ABSTRACT

Date of composition unknown; perhaps mid-July 1818. The lines are not safely datable by their miscellaneous surroundings, but they occur near the beginning of a nbk in a skeleton framework for stanzas numbered [l]-4, with appropriate spaces allotted. The spaces left for stanzas 2-3 contain no words except For though they under ‘2’; lines 5-12 are under ‘4’; and lines 1-4 at the beginning have no stanza number but are headed ‘Asia γυναικη προμηθζως’ (‘Asia wife of Prometheus’). It is not clear whether this is an intended title or an unconnected jotting, or whether the title is ‘Asia’ with a Gk notation added. Asia is identified as the wife of Prometheus only in Herodotus (Histories iv 45), and S. read Herodotus through (presumably the Histories) from 16 July to 2 August 1818 (Mary Jnl i 219-21). Herodotus cannot be said to have ‘sung’ of Asia or anyone else, however; and a possibility is that the reference is to Aeschylus’s partly-lost Prometheus trilogy, which S., for all his admiration, desired to revise, being ‘averse from a catastrophe so feeble as that of reconciling the Champion with the Oppressor of mankind’ (Preface to PU; see headnote and notes).
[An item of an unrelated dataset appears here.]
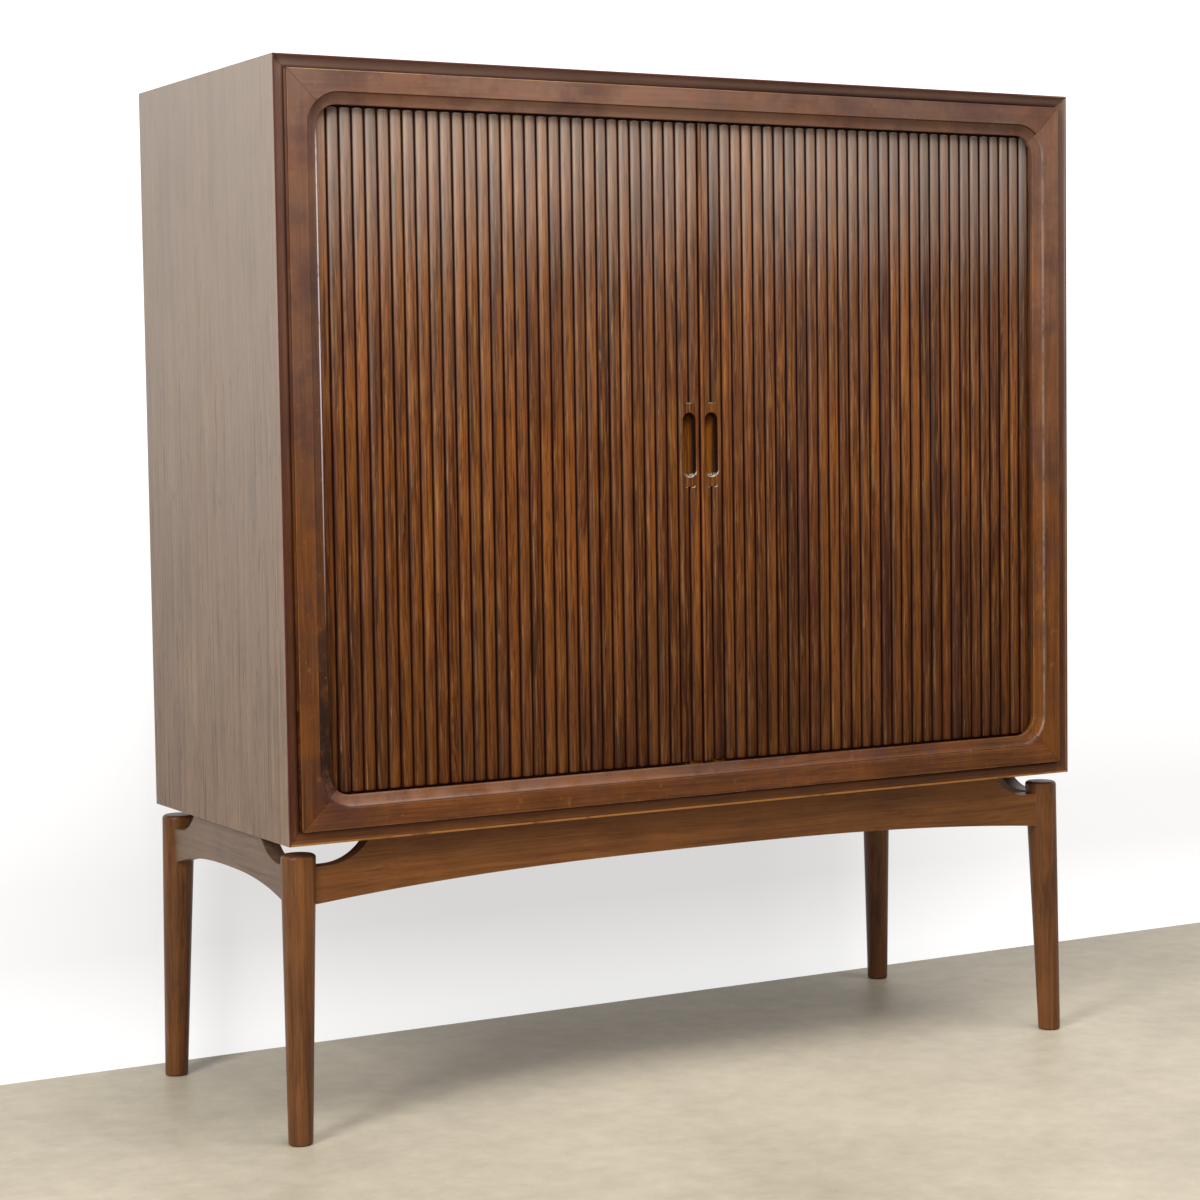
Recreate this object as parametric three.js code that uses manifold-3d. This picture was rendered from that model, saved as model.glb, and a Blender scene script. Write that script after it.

A mountain in ‘Indian Scythia’ (line 6) must be on the northeastern edge of the Hindu Kush, the locale S. adopted two months later for PU, the epigraph to which ironically proclaims his own apostasy from the orthodoxy of Aeschylus’s submissive (lost) solution to the Zeus/Prometheus contest (see note to PU epigraph). Another possibility is that the reference is to Byron, whose short poem ‘Prometheus’ had been written in Switzerland and published with ‘The Prisoner of Chillon’ in 1816; this expresses only a despondent stoicism that S. doubtless found unsatisfactory. In any case S.’s scattered lines seem to belong to the period when he was ‘totally incapable of original composition’ (25 July 1818; L ii 26): the first two lines, in ink, end ‘&c’, and when (evidently at a later time) lines 3-4 were added in pencil, the last two words (including the obvious rhyme) were left unwritten. A similar interruption seems to have occurred between lines 5-9 (ink) and 10-12 (pencil).